Copy exactly the lines from the start of the data below through the one that carries "far_end[1] * MM", and only those.

--------------------------------

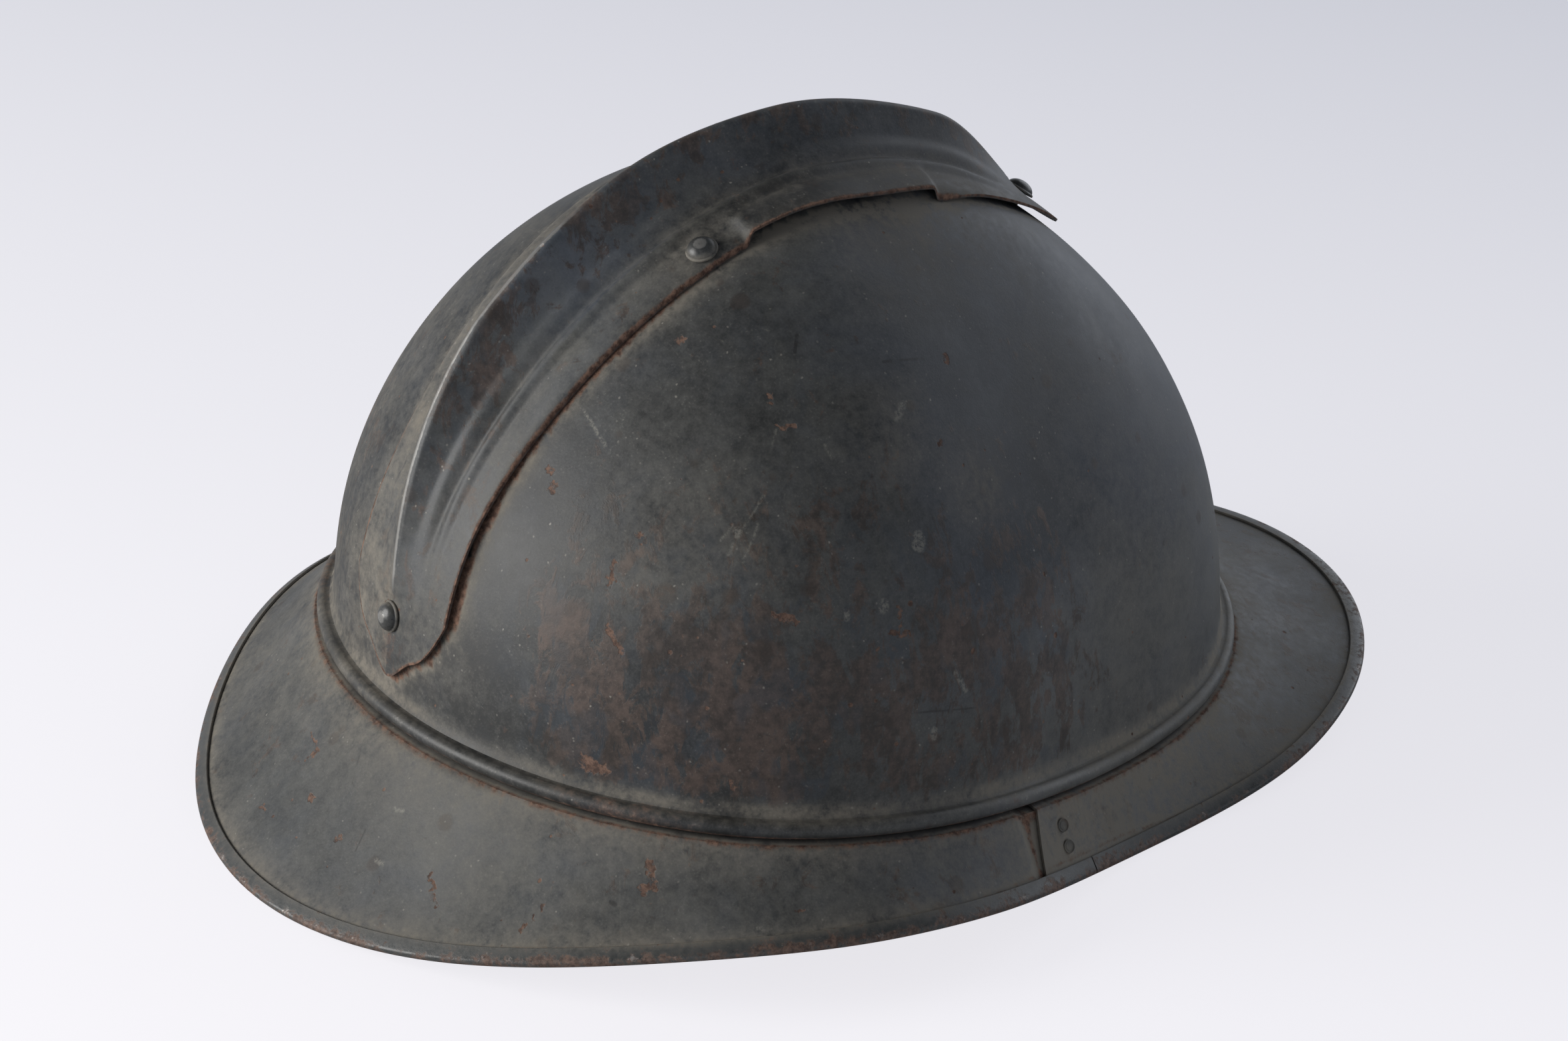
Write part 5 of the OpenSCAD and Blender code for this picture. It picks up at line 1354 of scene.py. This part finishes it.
def strap_half(lap_out):
    """From inside the fold to just past the middle of the bow."""
    total, lap = STRAIGHT_FROM + STRAIGHT_L + BOW_L, 10.0
    inside = np.linspace(-5, -0.6, 4)
    spots = [START + d * LOOP_ALONG for d in inside]
    sides, normals = [SEAM_SIDE] * 4, [LOOP_UP] * 4
    along = np.linspace(0.2, total + lap, 170)
    for d in along:
        if d <= total:
            o, w, n = strap_row(d)
        else:
            o, w, n = (v * [-1, 1, 1] for v in strap_row(2 * total - d))
        spots.append(o + n * lap_out * 0.93 * float(soft((d - total + lap + 7) / 6)))
        sides.append(w)
        normals.append(n)
    k = np.concatenate([inside, along])
    thick = STRAP_L_T * np.where(k < 0, 0.1, 1) * (1 - 0.45 * soft((k - total - lap + 3) / 3))
    width = STRAP_W * (1 - 0.05 * soft((k - total - lap + 2) / 2)) * np.where(k < 0, 0.9, 1)
    return ribbon(spots, sides, normals, width, thick, 0.9)


def make_chin_strap():
    far_end = strap_plan(46.0)
    for side, lap_out, turn_over in (("right", 1, lambda part: part), ("left", -1, mirrored)):
        half = piece("chin_strap_" + side, *turn_over(strap_half(lap_out)), STRAP_HIDE, None,
                     ("chin_strap",), "strap_leather", strap_marks, 60)
        way = 1 if side == "right" else -1
        way * far_end[0] * MM
        far_end[1] * MM
        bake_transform(half)
    total, parts = STRAIGHT_FROM + STRAIGHT_L + BOW_L, []
    for row in (-5.2, 5.2):
        for face in (-1, 1):
            points, lifts = [], []
            for d in np.arange(total - 8, total + 8.1, 2.2):
                o, w, n = strap_row(d) if d <= total else [v * [-1, 1, 1] for v in strap_row(2 * total - d)]
                points.append(o + w * row + n * face * (STRAP_L_T + 0.027))
                lifts.append(n * face)
            parts += stitch_row(points, lifts)
    piece("strap_lap_stitches", *together(*parts), THREAD, "helmet", (), "linen_lace", None, 60)


def bar(a, b, wide, thick, up, chamfer=0.28):
    """A square bar with rounded edges from a to b."""
    a, b, up = (np.asarray(v, float) for v in (a, b, up))
    ahead = unit(b - a)
    side = np.cross(ahead, up)
    w = np.linspace(0, 2 * math.pi, 24, endpoint=False) + math.pi / 24
    u = np.sign(np.cos(w)) * np.abs(np.cos(w)) ** 0.35
    v = np.sign(np.sin(w)) * np.abs(np.sin(w)) ** 0.35
    long = np.linalg.norm(b - a)
    rows = []
    for k, shrink in ((0, 0.7), (chamfer * 0.3, 0.88), (chamfer, 1), (long - chamfer, 1),
                      (long - chamfer * 0.3, 0.88), (long, 0.7)):
        rows.append(a + ahead * k + shrink * (u[:, None] * side * wide / 2 + v[:, None] * up * thick / 2))
    return skin(rows)


def make_slider():
    y, z = TURN_MID[1] - 9.0, STRAP_FOOT + STRAP_W / 2
    face, tall, long = STRAP_L_T / 2 + SLIDER_GAP, STRAP_W + 2 * SLIDER_GAP, 14.0
    parts = []
    for k in (-1, 1):
        x, at = -face - SLIDER_BAR / 2, k * (long - SLIDER_BAR) / 2
        parts.append(bar((TURN_X + x, y + at, z - tall / 2 - 0.3), (TURN_X + x, y + at, z + tall / 2 + 0.3),
                         SLIDER_BAR, SLIDER_BAR, (1, 0, 0)))
    x = face + SLIDER_BAR / 2
    parts.append(bar((TURN_X + x, y, z - tall / 2 - 0.3), (TURN_X + x, y, z + tall / 2 + 0.3), SLIDER_BAR,
                     SLIDER_BAR, (1, 0, 0)))
    for up, high in ((1, SLIDER_BAR), (-1, SLIDER_BAR / 2)):
        level = z + up * (tall / 2 + high / 2)
        parts.append(bar((TURN_X, y - long / 2, level), (TURN_X, y + long / 2, level),
                         2 * (face + SLIDER_BAR), high, (0, 0, 1), 0.5))
    piece("strap_slider_cast", *together(*parts), STEEL, "slider", ("strap_slider",), "wire_steel", None, 30)


def show_steel_parts():
    """Small steel parts whose modelled form is already right."""
    for name, finish in (("strap_loop_right", STEEL), ("strap_loop_left", STEEL),
                         ("strap_bracket_right", PAINT), ("strap_bracket_left", PAINT),
                         ("liner_clips", STEEL)):
        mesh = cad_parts[name].data
        mesh.materials.clear()
        mesh.materials.append(finish)


make_folds()
make_chin_strap()
make_slider()
show_steel_parts()


# Liner: spacers, felt, leather band, tongues and lace

LAYER_GAP, LEATHER_T, FELT_T, SPACER_D, SPACER_T = 0.3, 1.4, 2.0, 4.0, 0.4
SPACER_OUT = -STEEL_T - LAYER_GAP
FELT_OUT = SPACER_OUT - SPACER_D - LAYER_GAP
BAND_OUT = FELT_OUT - FELT_T - LAYER_GAP
BAND_FOOT, BAND_H, TONGUES, REACH = 8.0, 24.0, 7, 72.0
CROWN_TOP, CROWN_R, TONGUE_GAP, STITCH_PITCH = TOP_Z - 20.0, 90.0, 2.0, 4.2


def band_z(t, k):
    return bead_z(t) + BAND_FOOT + BAND_H * k


def rounded_wall(t, out, thick, lo, hi, puff=0.0):
    """The closed section of a soft band at turn t, with round edges."""
    k = np.linspace(lo, hi, 13)
    z = band_z(t, k)
    face = wall_at(t, z, out)
    swell = puff * np.sin(np.pi * (k - lo) / (hi - lo)) * math.sin(t * 0.31) * math.sin(t * 0.093 + 1)
    w = np.linspace(90, -90, 7)[1:-1]
    top = np.stack([face[-1] - thick / 2 + thick / 2 * sind(w), z[-1] + thick * 0.4 * cosd(w)], -1)
    low = np.stack([face[0] - thick / 2 - thick / 2 * sind(w), z[0] - thick * 0.4 * cosd(w)], -1)
    outer, inner = np.stack([face, z], -1), np.stack([face - thick - swell, z], -1)[::-1]
    return turned(t, np.concatenate([outer, top, inner, low]))


def make_spacers():
    for name, centre in (("front", 180), ("back", 0), ("left", -90), ("right", 90)):
        rows, n = [], 7 * 18
        middle, swing = SPACER_OUT - SPACER_D / 2, (SPACER_D - SPACER_T) / 2
        for i in range(n + 1):
            t = centre + lerp(-27.0, 27.0, i / n)
            z = band_z(t, np.linspace(0.12, 0.8, 5))
            r = wall_at(t, z, middle) + swing * math.cos(2 * math.pi * 7 * i / n)
            rows.append(turned(t, np.concatenate([np.stack([r + SPACER_T / 2, z], -1),
                                                  np.stack([r - SPACER_T / 2, z], -1)[::-1]])))
        piece("spacer_sheet_" + name, *skin(rows), ALLOY, "helmet", ("spacer_" + name,),
              "spacer_alloy", None, 50)


def make_bands():
    turns = np.arange(0, 360, 1.5)
    felt = [rounded_wall(t, FELT_OUT, FELT_T, 0.08, 0.92) for t in turns]
    piece("felt_band_soft", *skin(felt, True), FELT, "helmet", ("felt_band",), "grey_felt", None, 60)
    hide = [rounded_wall(t, BAND_OUT, LEATHER_T, 0, 1, 0.35) for t in turns]
    piece("liner_band_hide", *skin(hide, True), LINER_HIDE, "helmet", ("liner_band",), "liner_leather",
          lambda p: {"wear": 0.3 + 0.6 * soft((bead_z(around(p)[0]) + BAND_FOOT + 4 - p[:, 2]) / 5)}, 60)
    parts = []
    n = int(2 * math.pi * 88 / STITCH_PITCH)
    t = np.arange(n + 1) * 360 / n
    for share in (0.06, 0.88, 0.95):
        z = band_z(t, share)
        r = wall_at(t, z, BAND_OUT) - LEATHER_T - 0.02
        points = place(t, r, z)
        inwards = unit(place(t, 0.0, z) - points)
        parts += stitch_row(points, inwards, 0.62, 0.34)
    piece("liner_band_stitches", *together(*parts), THREAD, "helmet", (), "linen_lace", None, 60)


def crown_foot(t):
    return band_z(t, 1) + LAYER_GAP


def crown_at(t, s, d):
    """A point on the liner's crown at turn t and rise s, a distance d outside its middle."""
    r = (wall_at(t, crown_foot(t), BAND_OUT) - LEATHER_T / 2) * np.maximum(cosd(s), 0) ** 0.9
    z = crown_foot(t) + (CROWN_TOP - crown_foot(t)) * sind(s)
    return place(t, r + d * cosd(s), z + d * sind(s))


def make_tongues():
    foot_half = 180 / TONGUES - math.degrees(TONGUE_GAP / 2 / CROWN_R)
    v = np.concatenate([[-1, -0.985, -0.94], np.linspace(-0.85, 0.85, 15), [0.94, 0.985, 1]])
    k = np.concatenate([np.linspace(0, 0.93, 30), [0.96, 0.98, 0.993, 1]])[:, None]
    edge = np.sqrt(np.clip(1 - ((np.abs(v) - 0.94) / 0.06).clip(0, 1) ** 2, 0.04, 1))
    tip = np.sqrt(np.clip(1 - ((k - 0.96) / 0.04).clip(0, 1) ** 2, 0.04, 1))
    s = REACH * (k - 0.06 * np.abs(v) ** 3 * k)
    half = LEATHER_T / 2 * np.minimum(edge, tip)
    wear = 0.25 + 0.5 * soft((np.abs(v) - 0.8) / 0.2) + 0.3 * soft((k - 0.9) / 0.1)
    marks = np.concatenate([wear, wear[:, ::-1]], 1).reshape(-1)
    for i in range(1, TONGUES + 1):
        t = 360 / TONGUES * (i - 0.5) + foot_half * (1 - 0.3 * k ** 4) * v
        sag = (0.5 * np.sin(k * 5 + i) * np.sin(v * 2.2 + i * 1.3) - 0.5 * np.sin(np.pi * k)) * soft(k / 0.2)
        top, low = crown_at(t, s, sag + half), crown_at(t, s, sag - half)
        piece(f"liner_tongue_{i}_hide", *skin(np.concatenate([top, low[:, ::-1]], 1)), LINER_HIDE, "helmet",
              (f"liner_tongue_{i}",), "liner_leather", lambda p: {"wear": marks}, 70)


def make_lace():
    """A two-ply lace that goes over the tongues' gaps and in and out through two holes in each tip."""
    rise = REACH - 6.0
    t = np.linspace(0, 360, 841)[:-1]
    turn = (t % (360 / TONGUES)) / (360 / TONGUES) * 2 - 1
    under = soft((0.5 - np.abs(turn)) / 0.14)
    d = lerp(LEATHER_T / 2 + 1.25, -LEATHER_T / 2 - 1.15, under)
    spine = crown_at(t, rise, d)
    ahead = unit(np.roll(spine, -1, 0) - np.roll(spine, 1, 0))
    up = unit(np.cross(ahead, [0, 0, 1.0]))
    side = np.cross(ahead, up)
    turns = 2 * math.pi * 38 * np.arange(len(t)) / len(t)
    plies = []
    for half_turn in (0, math.pi):
        w = (turns + half_turn)[:, None]
        plies.append(tube(spine + 0.5 * (np.cos(w) * up + np.sin(w) * side), 0.56, 8, True))
    knot_at = crown_at(270 - 4.0, rise, 1.9)
    w = np.linspace(0, 2 * math.pi, 90, endpoint=False)
    knot = np.stack([(1.5 + 0.7 * np.cos(3 * w)) * np.cos(2 * w), (1.5 + 0.7 * np.cos(3 * w)) * np.sin(2 * w),
                     0.75 * np.sin(3 * w)], -1)
    plies.append(tube(knot_at + knot * 0.95, 0.62, 8, True))
    piece("liner_lace_twisted", *together(*plies), LINEN, "helmet", ("liner_lace",), "linen_lace", None, 70)


make_spacers()
make_bands()
make_tongues()
make_lace()


# Floor, background and light

# In metres: half the floor's side, and its depth under the helmet's lowest point
FLOOR_HALF, FLOOR_DROP = 6, 0.0002


def set_world(scene):
    """A dark ceiling over pale walls; the camera sees an even pale grey."""
    world = bpy.data.worlds.new("studio")
    scene.world = world
    world.use_nodes = True
    nodes, links = world.node_tree.nodes, world.node_tree.links
    light = nodes["Background"]
    shown = nodes.new("ShaderNodeBackground")
    shown.inputs["Color"].default_value = (0.60, 0.62, 0.68, 1)
    where, parts = nodes.new("ShaderNodeTexCoord"), nodes.new("ShaderNodeSeparateXYZ")
    ramp = nodes.new("ShaderNodeValToRGB")
    stops = ramp.color_ramp.elements
    stops[0].position, stops[0].color = 0.0, (0.58, 0.61, 0.67, 1)
    stops[1].position, stops[1].color = 0.75, (0.055, 0.058, 0.066, 1)
    links.new(where.outputs["Generated"], parts.inputs[0])
    links.new(parts.outputs["Z"], ramp.inputs[0])
    links.new(ramp.outputs[0], light.inputs["Color"])
    ray, either = nodes.new("ShaderNodeLightPath"), nodes.new("ShaderNodeMixShader")
    links.new(ray.outputs["Is Camera Ray"], either.inputs[0])
    links.new(light.outputs[0], either.inputs[1])
    links.new(shown.outputs[0], either.inputs[2])
    links.new(either.outputs[0], nodes["World Output"].inputs[0])


def set_studio():
    scene = bpy.context.scene
    scene.view_settings.view_transform = "Standard"
    mesh = bpy.data.meshes.new("table_top")
    half = FLOOR_HALF
    mesh.from_pydata([(-half, -half, 0), (half, -half, 0), (half, half, 0), (-half, half, 0)], [],
                     [(0, 1, 2, 3)])
    floor = bpy.data.objects.new("table_top", mesh)
    scene.collection.objects.link(floor)
    floor.location.z = -FLOOR_DROP
    mesh.materials.append(pale_floor())
    set_world(scene)
    for name, way, far, size, power, colour in (
            ("window_key", (0.38, 1.0, 0.29), 1.7, 1.25, 27, (1.0, 0.985, 0.96)),
            ("front_glow", (0.24, -1.0, 0.38), 2.2, 2.2, 13, (0.90, 0.94, 1.0))):
        lamp = bpy.data.lights.new(name, "AREA")
        lamp.shape, lamp.size, lamp.energy, lamp.color = "DISK", size, power, colour
        holder = bpy.data.objects.new(name, lamp)
        scene.collection.objects.link(holder)
        way = Vector(way).normalized()
        holder.location = way * far + Vector((0, 0, 0.07))
        holder.rotation_euler = way.to_track_quat("Z", "Y").to_euler()


set_studio()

--------------------------------

*WRITTEN SOLUTION*.
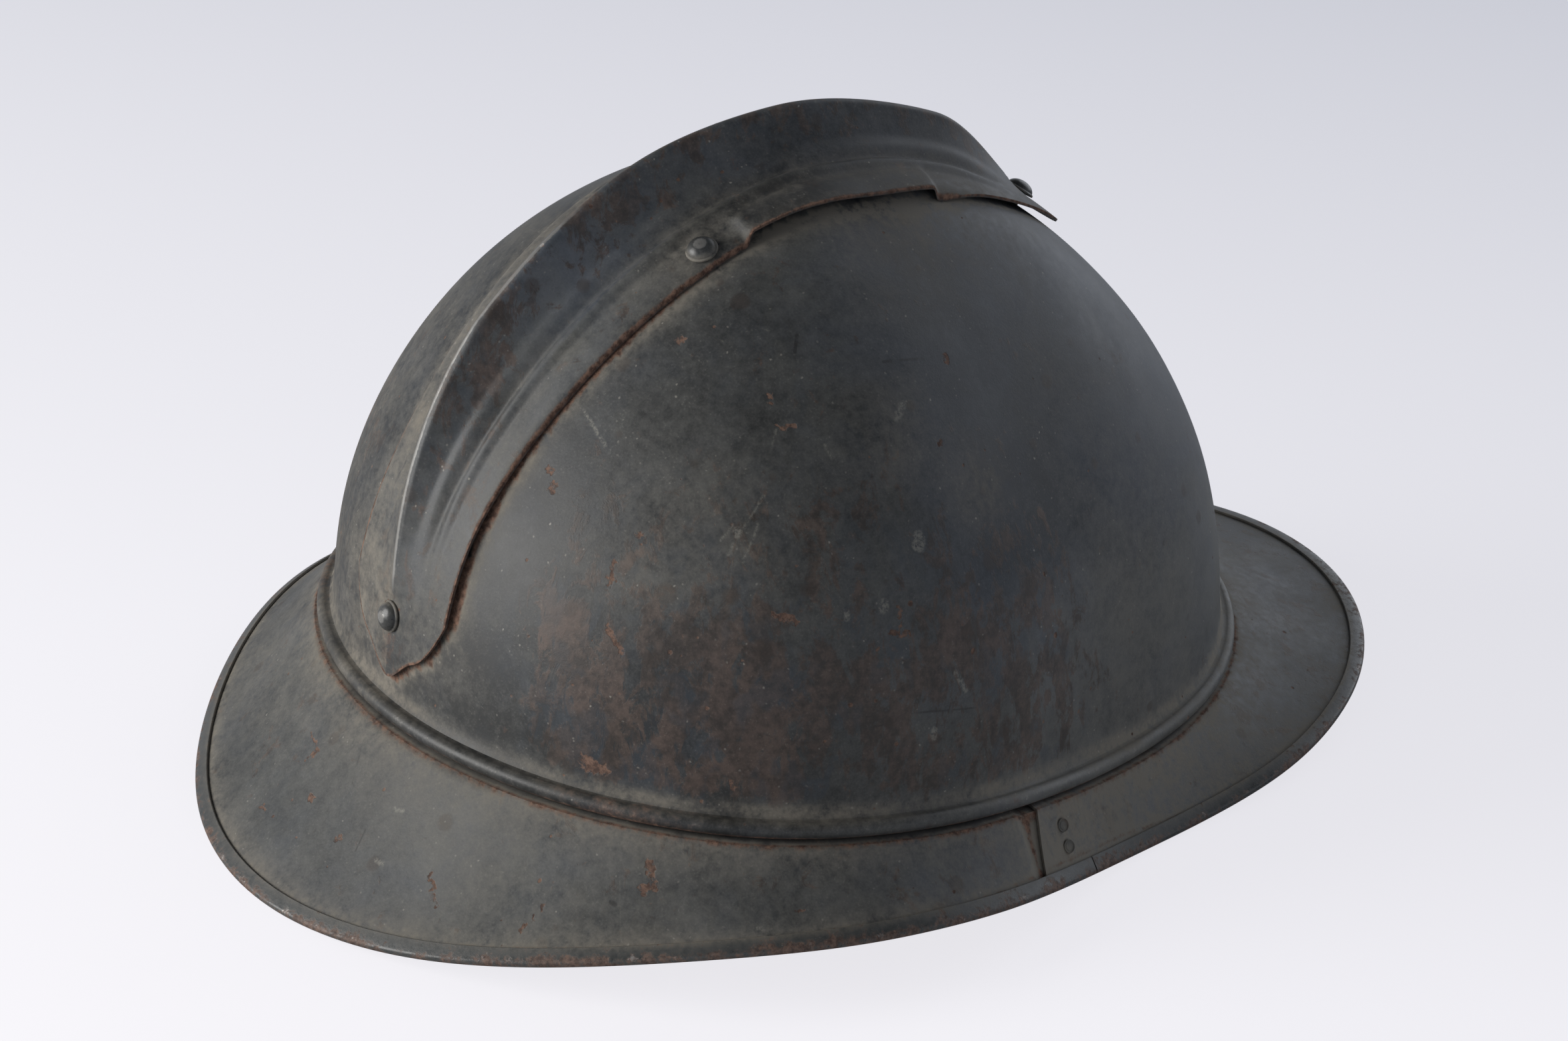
Write part 5 of the OpenSCAD and Blender code for this picture. It picks up at line 1354 of scene.py. This part finishes it.
def strap_half(lap_out):
    """From inside the fold to just past the middle of the bow."""
    total, lap = STRAIGHT_FROM + STRAIGHT_L + BOW_L, 10.0
    inside = np.linspace(-5, -0.6, 4)
    spots = [START + d * LOOP_ALONG for d in inside]
    sides, normals = [SEAM_SIDE] * 4, [LOOP_UP] * 4
    along = np.linspace(0.2, total + lap, 170)
    for d in along:
        if d <= total:
            o, w, n = strap_row(d)
        else:
            o, w, n = (v * [-1, 1, 1] for v in strap_row(2 * total - d))
        spots.append(o + n * lap_out * 0.93 * float(soft((d - total + lap + 7) / 6)))
        sides.append(w)
        normals.append(n)
    k = np.concatenate([inside, along])
    thick = STRAP_L_T * np.where(k < 0, 0.1, 1) * (1 - 0.45 * soft((k - total - lap + 3) / 3))
    width = STRAP_W * (1 - 0.05 * soft((k - total - lap + 2) / 2)) * np.where(k < 0, 0.9, 1)
    return ribbon(spots, sides, normals, width, thick, 0.9)


def make_chin_strap():
    far_end = strap_plan(46.0)
    for side, lap_out, turn_over in (("right", 1, lambda part: part), ("left", -1, mirrored)):
        half = piece("chin_strap_" + side, *turn_over(strap_half(lap_out)), STRAP_HIDE, None,
                     ("chin_strap",), "strap_leather", strap_marks, 60)
        way = 1 if side == "right" else -1
        way * far_end[0] * MM
        far_end[1] * MM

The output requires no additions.